Secondo il GIP quindi basterebbe in sostanza la prova dell’assoluta estraneità del provider alle attività del titolare del sito per escludere la responsabilità penale dell’imprenditore “telematico”. Per fondare la responsabilità quindi si deve trattare di un profitto diretto perché in caso contrario, come avviene anche nel profitto che si ricava dai banner pubblicitari, non sussiste la responsabilità in concorso. Quindi se il provider o il titolare del sito guadagnano genericamente dalla prestazione dei servizi, senza partecipare ai profitti del titolare del sito, in linea teorica, e, secondo la ricostruzione del GIP, non dovrebbero essere considerati responsabili.
PI: Quale impatto potrà avere questo provvedimento del Giudice di Roma (e altri che dovessero seguire) sulla discussione in atto, in Parlamento e non, sulla responsabilità dei provider per i reati commessi dagli utenti?

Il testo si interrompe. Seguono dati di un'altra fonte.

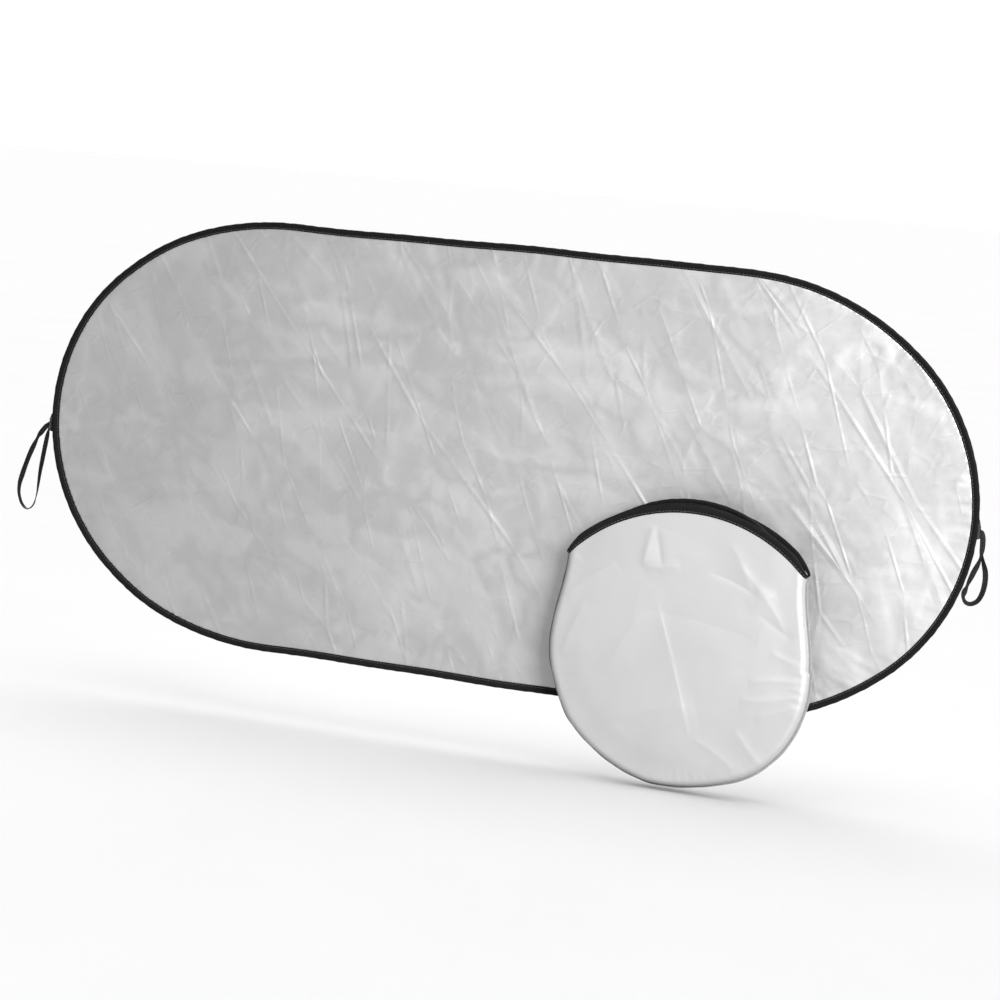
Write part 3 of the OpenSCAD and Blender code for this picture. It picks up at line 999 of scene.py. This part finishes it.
class Shader:
    """A material's node tree, built one node at a time."""

    def __init__(self, name, **constants):
        self.material = bpy.data.materials.new(name)
        self.material.use_nodes = True
        self.tree = self.material.node_tree
        self.surface = self.tree.nodes["Principled BSDF"]
        for socket, value in constants.items():
            self.surface.inputs[socket.replace("_", " ")].default_value = value
        self.uv = self.node("ShaderNodeUVMap", uv_map="cloth").outputs["UV"]

    def node(self, kind, inputs=None, **settings):
        node = self.tree.nodes.new(kind)
        for key, value in settings.items():
            setattr(node, key, value)
        for key, value in (inputs or {}).items():
            if isinstance(value, bpy.types.NodeSocket):
                self.tree.links.new(value, node.inputs[key])
            else:
                node.inputs[key].default_value = value
        return node

    def link(self, output, socket):
        self.tree.links.new(output, self.surface.inputs[socket])

    def noise(self, scale, detail=5.0, roughness=0.55, **settings):
        return self.node("ShaderNodeTexNoise", {
            "Vector": self.uv, "Scale": scale, "Detail": detail, "Roughness": roughness,
        }, **settings).outputs["Fac"]

    def crumple(self, scale, degrees, stretch, crest):
        """Fine creases between the facets of crumpled cloth, drawn out along a direction, in
        patches. The crest is the width of a crease in facets."""
        turned = self.node("ShaderNodeMapping", {
            "Vector": self.uv, "Rotation": (0, 0, -math.radians(degrees)),
        }).outputs["Vector"]
        drawn = self.node("ShaderNodeMapping", {
            "Vector": turned, "Scale": (1 / stretch, 1, 1),
        }).outputs["Vector"]
        edge = self.node("ShaderNodeTexVoronoi", {
            "Vector": drawn, "Scale": scale, "Randomness": 1.0,
        }, feature="DISTANCE_TO_EDGE").outputs["Distance"]
        ridge = self.node("ShaderNodeMapRange", {
            "Value": edge, "From Max": crest, "To Min": 1.0, "To Max": 0.0,
        }).outputs["Result"]
        patch = self.node("ShaderNodeMapRange", {
            "Value": self.noise(scale * 0.6, 3.0), "From Min": 0.42, "From Max": 0.68,
        }).outputs["Result"]
        return self.math("MULTIPLY", ridge, patch)

    def lines(self, scale, direction, distortion=0.0):
        return self.node("ShaderNodeTexWave", {
            "Vector": self.uv, "Scale": scale, "Distortion": distortion,
        }, bands_direction=direction).outputs["Fac"]

    def math(self, operation, a, b=0.0):
        return self.node("ShaderNodeMath", {0: a, 1: b}, operation=operation).outputs[0]

    def fit(self, value, low, high):
        return self.node("ShaderNodeMapRange", {
            "Value": value, "To Min": low, "To Max": high,
        }).outputs["Result"]

    def mix(self, share, a, b):
        node = self.node("ShaderNodeMix", data_type="RGBA")
        self.tree.links.new(share, node.inputs[0])
        node.inputs[6].default_value = (*a, 1)
        node.inputs[7].default_value = (*b, 1)
        return node.outputs[2]

    def bump(self, height, distance, strength=1.0, under=None):
        inputs = {"Height": height, "Distance": distance, "Strength": strength}
        if under is not None:
            inputs["Normal"] = under
        return self.node("ShaderNodeBump", inputs).outputs["Normal"]


def weave(shader, threads_per_metre):
    """Height of a plain weave: two crossed sets of threads."""
    scale = threads_per_metre / 20 * math.pi
    across = shader.lines(scale, "X")
    down = shader.lines(scale, "Y")
    return shader.math("MULTIPLY", across, down)


def silver_cloth_material():
    shader = Shader("silver_cloth", Metallic=0.85, Roughness=0.45, Specular_IOR_Level=0.5)
    blotch = shader.noise(9.0, 6.0)
    fine = shader.noise(140.0, 8.0, 0.6)
    wear = shader.node("ShaderNodeAttribute", attribute_name="wear").outputs["Fac"]
    worn = shader.math("MULTIPLY", wear, 0.35)
    tone = shader.math("ADD", shader.math("MULTIPLY", blotch, 0.8), worn)
    shader.link(shader.mix(tone, grey(0.36), grey(0.47)), "Base Color")
    rough = shader.math("ADD", shader.fit(fine, 0.4, 0.54), shader.math("MULTIPLY", wear, 0.05))
    shader.link(rough, "Roughness")
    normal = shader.bump(shader.crumple(13.0, -52, 6.0, 0.04), 0.5 * MM, 0.9)
    normal = shader.bump(shader.crumple(24.0, -68, 4.0, 0.055), 0.36 * MM, 0.9, normal)
    normal = shader.bump(shader.crumple(46.0, 30, 2.0, 0.09), 0.18 * MM, 0.9, normal)
    normal = shader.bump(weave(shader, 1800), 0.05 * MM, 0.4, normal)
    shader.link(normal, "Normal")
    return shader.material


def pouch_cloth_material():
    shader = Shader("pouch_cloth", Metallic=0.5, Roughness=0.4, Specular_IOR_Level=0.5)
    blotch = shader.noise(12.0, 5.0)
    fine = shader.noise(180.0, 7.0, 0.6)
    shader.link(shader.mix(blotch, grey(0.33), grey(0.39)), "Base Color")
    shader.link(shader.fit(fine, 0.42, 0.54), "Roughness")
    ripple = shader.noise(22.0, 3.0, 0.4)
    normal = shader.bump(ripple, 0.5 * MM, 0.3)
    normal = shader.bump(weave(shader, 2000), 0.04 * MM, 0.5, normal)
    shader.link(normal, "Normal")
    return shader.material


def tape_material(name, dark, light, ribs_per_metre, roughness):
    """Woven tape: fine ribs across its length, and a little lint and wear."""
    shader = Shader(name, Roughness=roughness, Specular_IOR_Level=0.05, Sheen_Weight=0.006,
                    Sheen_Roughness=0.4)
    ribs = shader.lines(ribs_per_metre / 20 * math.pi, "X", 0.4)
    lint = shader.noise(260.0, 6.0, 0.7)
    patch = shader.noise(30.0, 4.0)
    tone = shader.math("MULTIPLY", lint, shader.fit(patch, 0.5, 1.0))
    shader.link(shader.mix(tone, dark, light), "Base Color")
    shader.link(shader.fit(lint, roughness - 0.08, roughness + 0.1), "Roughness")
    normal = shader.bump(ribs, 0.12 * MM, 0.7)
    normal = shader.bump(lint, 0.06 * MM, 0.5, normal)
    shader.link(normal, "Normal")
    return shader.material


def elastic_material():
    """Braided elastic: slanted cords that cross in a fine herringbone."""
    shader = Shader("elastic", Roughness=0.62, Specular_IOR_Level=0.06, Sheen_Weight=0.006,
                    Sheen_Roughness=0.5)
    one = shader.lines(150.0, "DIAGONAL")
    cords = shader.lines(110.0, "Y")
    braid = shader.math("MAXIMUM", one, cords)
    lint = shader.noise(320.0, 5.0, 0.7)
    tone = shader.math("MULTIPLY", braid, lint)
    shader.link(shader.mix(tone, grey(0.004), grey(0.018)), "Base Color")
    shader.link(shader.bump(braid, 0.18 * MM, 0.8), "Normal")
    return shader.material


def thread_material():
    shader = Shader("thread", Roughness=0.5, Specular_IOR_Level=0.4, Sheen_Weight=0.2)
    twist = shader.lines(420.0, "DIAGONAL")
    shader.link(shader.mix(twist, grey(0.012), grey(0.04)), "Base Color")
    shader.link(shader.bump(twist, 0.08 * MM, 0.6), "Normal")
    return shader.material


def steel_material():
    shader = Shader("spring_steel", Metallic=1.0, Roughness=0.32)
    brushed = shader.node("ShaderNodeMapping", {"Vector": shader.uv, "Scale": (6, 900, 1)})
    grain = shader.node("ShaderNodeTexNoise", {
        "Vector": brushed.outputs["Vector"], "Scale": 2.0, "Detail": 6.0,
    }).outputs["Fac"]
    shader.link(shader.mix(grain, (0.36, 0.37, 0.4), (0.52, 0.53, 0.56)), "Base Color")
    shader.link(shader.fit(grain, 0.22, 0.42), "Roughness")
    return shader.material


# ---------- camera, light and floor ----------

LENS = 90
SUN_STRENGTH = 1.38
SUN_ANGLE = math.radians(70)
KEY_SPREAD = math.radians(66)
STUDIO_IN_FRONT = 0.405
STUDIO_BEHIND = 1.02
CAMERA_AZIMUTH = math.radians(17.2)
CAMERA_ELEVATION = math.radians(7.72)
CAMERA_ROLL = math.radians(4.95)
CAMERA_DISTANCE = 2.8235
CAMERA_TARGET = Vector((0.0161, 0.0, -0.0369))


def make_camera():
    """Stands in front of the panel, right of its middle and a little above it, and rolled."""
    level = math.cos(CAMERA_ELEVATION)
    back = Vector((
        math.sin(CAMERA_AZIMUTH) * level, -math.cos(CAMERA_AZIMUTH) * level,
        math.sin(CAMERA_ELEVATION),
    ))
    data = bpy.data.cameras.new("camera")
    data.lens = LENS
    data.clip_start, data.clip_end = 0.05, 200
    camera = bpy.data.objects.new("camera", data)
    bpy.context.scene.collection.objects.link(camera)
    turn = back.to_track_quat("Z", "Y").to_matrix() @ Matrix.Rotation(CAMERA_ROLL, 3, "Z")
    camera.matrix_world = Matrix.Translation(CAMERA_TARGET + back * CAMERA_DISTANCE) @ \
        turn.to_4x4()
    bpy.context.scene.camera = camera


def make_light(name, place, aim, size, power, spread=math.pi):
    data = bpy.data.lights.new(name, "AREA")
    data.shape = "RECTANGLE"
    data.size, data.size_y = size
    data.energy = power
    data.spread = spread
    light = bpy.data.objects.new(name, data)
    light.location = place
    light.rotation_mode = "QUATERNION"
    light.rotation_quaternion = (Vector(aim) - Vector(place)).to_track_quat("-Z", "Y")
    bpy.context.scene.collection.objects.link(light)
    return light


def keep_off(light, piece):
    """Stops a light from shining on one piece."""
    receivers = bpy.data.collections.new(light.name + "_receivers")
    receivers.objects.link(piece)
    receivers.collection_objects[0].light_linking.link_state = "EXCLUDE"
    light.light_linking.receiver_collection = receivers


def make_floor():
    """A plain pale floor just under the pouch."""
    gap_below = 2 * MM
    z = cad_box[0][2] - gap_below
    reach = 60.0
    rings, turns = 24, 64
    angle = full_turn(turns)
    radius = reach * (np.arange(1, rings + 1) / rings) ** 3
    x = (radius[:, None] * np.cos(angle)).ravel()
    y = (radius[:, None] * np.sin(angle)).ravel()
    points = np.stack([x, y, np.full_like(x, z)], -1)
    quads = np.concatenate([grid_quads(rings, turns, close_columns=True), centre_fill(turns)])
    floor = make_piece("floor", points, quads, points[:, :2])
    shader = Shader("floor", Roughness=0.75, Specular_IOR_Level=0.2)
    grain = shader.noise(3.0, 4.0)
    shader.link(shader.mix(grain, grey(0.86), grey(0.9)), "Base Color")
    floor.data.materials.append(shader.material)
    return floor


def make_world():
    """A studio that lights the panel less from in front than from behind, so that its folds
    show. The camera itself sees it white all round."""
    world = bpy.data.worlds.new("studio")
    world.use_nodes = True
    nodes, links = world.node_tree.nodes, world.node_tree.links
    place = nodes.new("ShaderNodeTexCoord")
    split = nodes.new("ShaderNodeSeparateXYZ")
    links.new(place.outputs["Generated"], split.inputs[0])
    ramp = nodes.new("ShaderNodeMapRange")
    ramp.interpolation_type = "SMOOTHSTEP"
    for socket, value in (("From Min", -0.4), ("From Max", 0.6),
                          ("To Min", STUDIO_IN_FRONT), ("To Max", STUDIO_BEHIND)):
        ramp.inputs[socket].default_value = value
    links.new(split.outputs["Y"], ramp.inputs["Value"])
    background = nodes["Background"]
    seen = nodes.new("ShaderNodeLightPath")
    brightest = nodes.new("ShaderNodeMath")
    brightest.operation = "MAXIMUM"
    links.new(ramp.outputs["Result"], brightest.inputs[0])
    links.new(seen.outputs["Is Camera Ray"], brightest.inputs[1])
    links.new(brightest.outputs["Value"], background.inputs["Color"])
    background.inputs["Strength"].default_value = 1.0
    bpy.context.scene.world = world


def make_sun():
    """Soft light from straight above keeps the floor as pale as the studio behind it."""
    data = bpy.data.lights.new("overhead", "SUN")
    data.energy = SUN_STRENGTH
    data.angle = SUN_ANGLE
    light = bpy.data.objects.new("overhead", data)
    bpy.context.scene.collection.objects.link(light)


# ---------- the scene ----------

make_camera()
make_world()
studio_floor = make_floor()
make_sun()
for lamp in (
    make_light("key", (2.1, -2.4, 1.1), (0.55, 0, 0), (1.4, 1.2), 42, KEY_SPREAD),
    make_light("edge", (-1.3, -0.9, 1.7), (-0.2, 0, 0), (0.4, 0.4), 7),
    make_light("back", (-1.6, 2.4, 1.5), (0, 0, 0), (1.2, 1.2), 120),
):
    keep_off(lamp, studio_floor)
bpy.context.scene.view_settings.view_transform = "Standard"

MATERIALS = {
    "silver_cloth": silver_cloth_material(),
    "pouch_cloth": pouch_cloth_material(),
    # The seam's dark grey is painted shade: it draws the shaded edge of the pouch as a dark
    # outline.
    "seam": tape_material("pouch_seam", grey(0.1), grey(0.3), 900, 0.6),
    "binding": tape_material("binding", grey(0.0025), grey(0.011), 1300, 0.6),
    "elastic": elastic_material(),
    "thread": thread_material(),
    "spring_steel": steel_material(),
}

make_reflector_cloth(MATERIALS["silver_cloth"])
make_edge_binding(MATERIALS["binding"])
make_edge_stitching(MATERIALS["thread"])
make_spring_band(MATERIALS["spring_steel"])
make_band_sleeve(MATERIALS["spring_steel"])

make_ribbon("left_loop_elastic", JOINTS["left_loop_swing"]["pos_m"], LEFT_LOOP_KNOTS,
            MATERIALS["elastic"], "left_loop", "left_loop")
make_ribbon("right_loop_elastic", JOINTS["right_loop_swing"]["pos_m"], RIGHT_LOOP_KNOTS,
            MATERIALS["elastic"], "right_loop", "right_loop")
make_tack("left_tack", "left_loop_tack", "left_panel", MATERIALS["elastic"],
          MATERIALS["thread"])
make_tack("right_tack", "right_loop_tack", "right_panel", MATERIALS["elastic"],
          MATERIALS["thread"])

make_pouch_face("pouch_front_cloth", "pouch_front", 1, MATERIALS["pouch_cloth"])
make_pouch_face("pouch_back_cloth", "pouch_back", -1, MATERIALS["pouch_cloth"])
make_pouch_seam(MATERIALS["seam"])
for face, facing in (("front", 1), ("back", -1)):
    make_mouth_binding("mouth_tape_" + face, "mouth_binding_" + face, facing,
                       MATERIALS["binding"])
    make_mouth_stitching("mouth_thread_" + face, "mouth_stitching_" + face, facing,
                         MATERIALS["thread"])

for fold in range(len(LAYERS)):
    make_folded_layer(fold, MATERIALS)
    band = frame["nodes"]["folded_band_" + LAYERS[fold]]
    band.data.materials.clear()
    band.data.materials.append(MATERIALS["spring_steel"])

FS: La sentenza è di assoluto rilievo perché interpreta in maniera corretta le norme Comunitarie e nazionali sulla responsabilità degli intermediari, escludendo in radice le “derive” restrittive delle norme che vorrebbero il provider assumere la veste di “poliziotto della rete” e che in questi ultimi mesi sono sfociate anche in diversi provvedimenti presentati alle Camere, dalle note proposte di legge Carlucci sino alla proposta di legge Barbareschi.